1.3 Prinsip-prinsip Teori Belajar Humanistik
Pendekatan humanistik menganggap peserta didik sebagai
a whole person atau orang sebagai suatu kesatuan. Dengan kata lain,
pembelajaran tidak hanya mengajarkan materi atau bahan ajar yang menjadi
sasaran, tetapi juga membantu peserta didik mengembangkan diri mereka sebagai
manusia.
Keyakinan tersebut telah mengarahkan munculnya
sejumlah teknik dan metodologi pembelajaran yang menekankan aspek humanistik
pembelajaran. (Alwasilah, 1996: 23) Dalam metodologi semacam itu, pengalaman
peserta didik adalah yang terpenting dan perkembangan kepribadian mereka serta
penumbuhan perasaan positif dianggap penting dalam pembelajaran mereka.
Pendekatan humanistik mengutamakan peranan peserta didik dan berorientasi pada
kebutuhan.
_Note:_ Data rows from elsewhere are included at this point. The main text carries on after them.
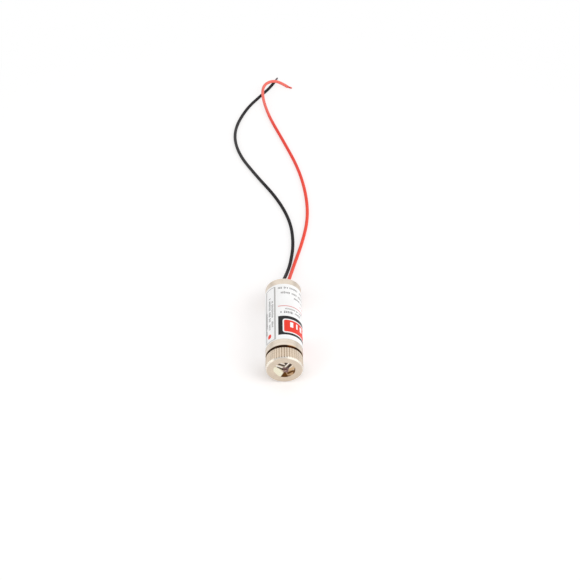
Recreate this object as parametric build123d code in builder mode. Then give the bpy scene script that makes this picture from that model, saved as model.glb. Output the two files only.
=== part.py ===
# Laser diode module: a knurled focus ring screwed into a plated brass barrel, with two loose leads
# Millimetres. The barrel lies along Y with the light leaving towards -Y, and stands on Z = 0.
# The origin is on the floor under the middle of the module's length.

import math
import os

from build123d import *

os.makedirs("parts", exist_ok=True)

# Fits shared by the pieces
glue_gap = 0.01
press_gap = 0.01
seat_gap = 0.02
running_gap = 0.05

# Barrel
barrel_diameter = 12.0
barrel_length = 29.7
thread_wall = 1.5
rear_wall = 1.0
edge_break = 0.1
mouth_chamfer = 0.25

# Focus ring, turned in one piece with its stem; the fine thread on the stem is left off
ring_length = 4.35
ring_gap = 0.95
ring_front_chamfer = 0.4
ring_back_chamfer = 0.1
knurl_count = 44
knurl_depth = 0.2
knurl_angle = 90.0
recess_diameter = 7.0
recess_depth = 0.4
throat_diameter = 1.6
throat_length = 0.5
stem_length = 5.6
stem_wall = 0.9
thread_depth = 0.25
pilot_length = 1.6
pilot_chamfer = 0.2

# Lens, washer and retainer, held in the stem
lens_rim_thickness = 1.0
lens_rim_width = 0.75
lens_sag = 0.9
washer_width = 0.6
washer_thickness = 0.5
retainer_length = 1.4
retainer_width = 1.1
retainer_slot_width = 0.6
retainer_slot_depth = 0.5

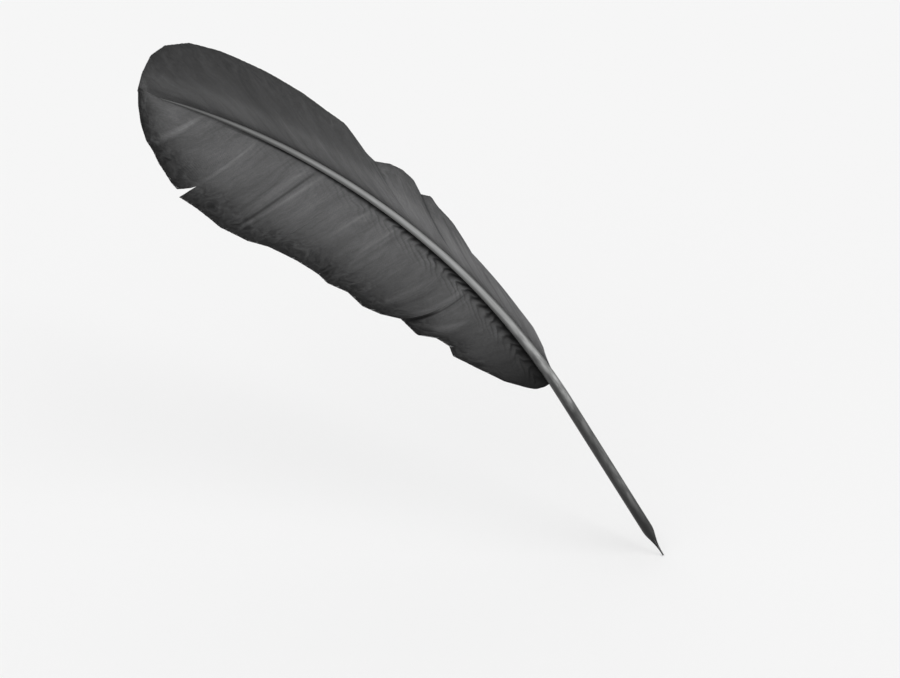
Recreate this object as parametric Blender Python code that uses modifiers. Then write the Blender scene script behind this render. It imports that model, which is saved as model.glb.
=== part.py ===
"""Quill pen: one large wing feather, cleaned and cut as a pen, at the lean it has in an ink pot.

The world origin is under the nib's point, +Z is up, and lengths are in metres. The pen leans
towards -X, its plane is tipped a little back towards +Y, and the feather's back (its smooth,
convex side) faces -Y. Every place on the pen is given along the shaft from the nib's point,
out to one side of the shaft (positive is the narrow outer vane, negative the wide inner one)
and raised towards the feather's back.
"""

import math
from typing import NamedTuple

import bmesh
import bpy
from mathutils import Vector

# The shaft's line
PEN_HEADING = math.radians(58)      # slope of the straight lower end, in the pen's plane
PEN_TIP_BACK = math.radians(10)     # how far the pen's plane is tipped back from upright
STRAIGHT_LENGTH = 0.085             # the lower end is straight up to here
ARC_RADIUS = 0.296                  # and from there the shaft bows over
SHAFT_LENGTH = 0.3023               # nib's point to the shaft's thin end
BACKWARD_BEND = 0.008               # how far the thin end bends away from the feather's back
POINT_CLEARANCE = 0.0003            # height of the nib's point, so that no corner is below 0

# Barrel and nib
BARREL_RADIUS = 0.0025
BARREL_WALL = 0.00045
BARREL_TOP = 0.088
NIB_LENGTH = 0.014                  # point to the shoulders, where half the barrel is left
SCOOP_LENGTH = 0.011                # from the shoulders up to where the barrel is whole again
POINT_HALF_ANGLE = math.radians(8)  # the point is 0.7 mm wide on the barrel's wall
SHOULDER_POWER = 2.6                # above 1 makes the nib's cheeks hollow
SLIT_LENGTH = 0.010
SLIT_GAP = 0.00024
BARREL_SIDES = 20
BARREL_ROWS = 16

# Shaft above the barrel: (along, width across, depth), fair between these stations
SHAFT_STATIONS = (
    (0.0880, 0.00500, 0.00500),
    (0.1150, 0.00440, 0.00450),
    (0.1450, 0.00350, 0.00370),
    (0.1850, 0.00305, 0.00300),
    (0.2450, 0.00245, 0.00210),
    (0.2870, 0.00135, 0.00120),
    (0.3023, 0.00050, 0.00050),
)
SHAFT_ROWS = 30
SHAFT_SIDES = 16
SQUARENESS = 0.7                    # added to the ellipse's power of 2 once clear of the barrel
SQUARE_FROM = 0.088
SQUARE_BY = 0.130
SHAFT_WALL = 0.00045
BORE_END = 0.200
PITH_START = 0.0895
PITH_END = 0.199

# Vanes
VANE_THICKNESS = 0.0006
PIECE_GAP = 0.0003                  # what touches its neighbour keeps this clear of it
SPLIT_FROM = 0.78                   # a notch in the edge is open from this share of the barbs on
BARB_STEPS = 9
COLUMNS_PER_SPAN = 3                # between one listed barb and the next


class Barb(NamedTuple):
    """One barb of a vane. Those between two listed ones are spread evenly from one to the other."""

    root: float                     # along the shaft
    angle: float                    # degrees between the shaft and the barb at its root
    tip: tuple                      # along the shaft, out from it


class Vane(NamedTuple):
    """What all the barbs on one side of the shaft share."""

    side: int                       # 1 for the outer vane, -1 for the inner
    slope: float                    # the vane falls away from the feather's back by this slope
    curve: float                    # and by this curvature
    elbow: float                    # share of a barb's reach where it turns to its tip


OUTER_VANE = Vane(1, 0.06, 4.5, 0.58)
INNER_VANE = Vane(-1, 0.02, 3.6, 0.62)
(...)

Menurut pendekatan ini, materi atau bahan ajar harus dilihat sebagai
suatu totalitas yang melibatkan orang secara utuh, bukan sekedar sebagai
sesuatu yang intelektual semata-mata. Seperti halnya guru, peserta didik adalah
manusia yang mempunyai kebutuhan emosional, spritual, maupun intelektual.
Peserta didik hendaknya dapat membantu dirinya dalam proses belajar mengajar.
Peserta didik bukan sekedar penerima ilmu yang pasif. (Purwo, 1989: 212)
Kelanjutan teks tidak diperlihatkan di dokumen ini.